Large organisations are failing in their attempts to improve employee satisfaction levels, new research suggests.

A survey, by Global Integration, found that of 730 people working in large organisations, 40 per cent said their organisations have become less satisfying places to work during the last five years.

According to the research, while staff members are frequently given company questionnaires and polls, these attempts to gauge, and ultimately improve, job satisfaction appear to be counterproductive.

“Measuring levels of satisfaction is a good start, but the most important part of the process is the action you take to improve the problems you find. Unfortunately many companies take actions that are based on outdated ideas about management and these make job satisfaction worse,” said Kevan Hall, CEO of Global Integration.

He added that responses may also be shaped by what respondents think the ‘right answer’ should be. “Nearly every survey, for example, finds that communication could be improved,” Hall said. “Managers and internal communications specialists then work hard to provide more information. But the reality is that many teams suffer from too much communication, so measures to increase communication are likely to make job satisfaction even worse.”

He believes that managers should make sure that communication is relevant to staff.

While satisfaction improvement programmes can create more teamwork and more meetings the research found that people spend a significant amount of wasted time in unnecessary meetings. More meetings just lead to further dissatisfaction.

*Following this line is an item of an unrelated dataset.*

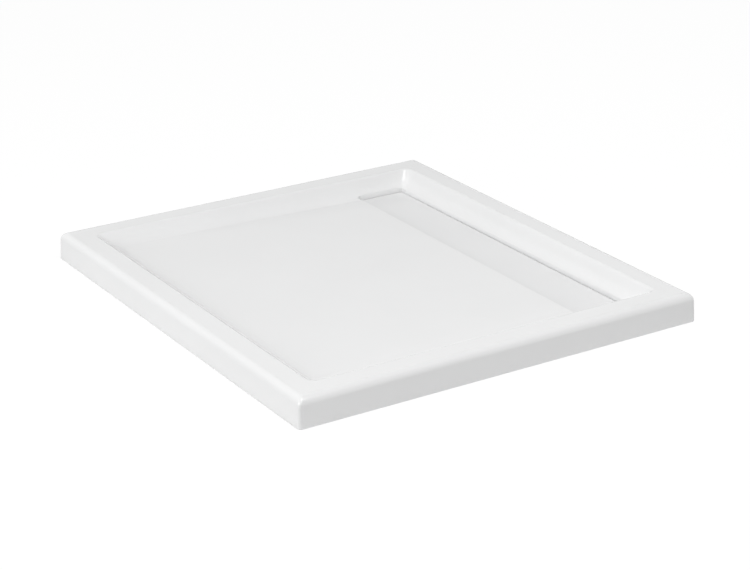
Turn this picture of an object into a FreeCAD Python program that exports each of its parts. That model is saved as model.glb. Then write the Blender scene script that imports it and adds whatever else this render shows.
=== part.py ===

“What people really miss is one-to-one time with their managers; regular, brief chats and not weekly conference calls where all staff members share irrelevant updates on what they did last week. The conference call is often one of the biggest wastes of time for people and, like all unnecessary work; it is a major source of dissatisfaction,” said Hall.

One Response

  1. Staff Satisfaction
    As with all surveys/research, I continue to be amazed at people undertaking such work, then publishing a general comment. This article would be so much more valuable if the research found out what it was that made them dissatisfied………is it because they feel now less valued; are they given less opportunity to be involved in their work and decisions around their work; are they paid less??????

    One thing I do agree with in this article is the comment regarding the questions, especially when the so-called experts are called in to set up and run surveys, and the organisation does not look at the questions or at least check they are relevant/easily understood/not open to 345 interpretations.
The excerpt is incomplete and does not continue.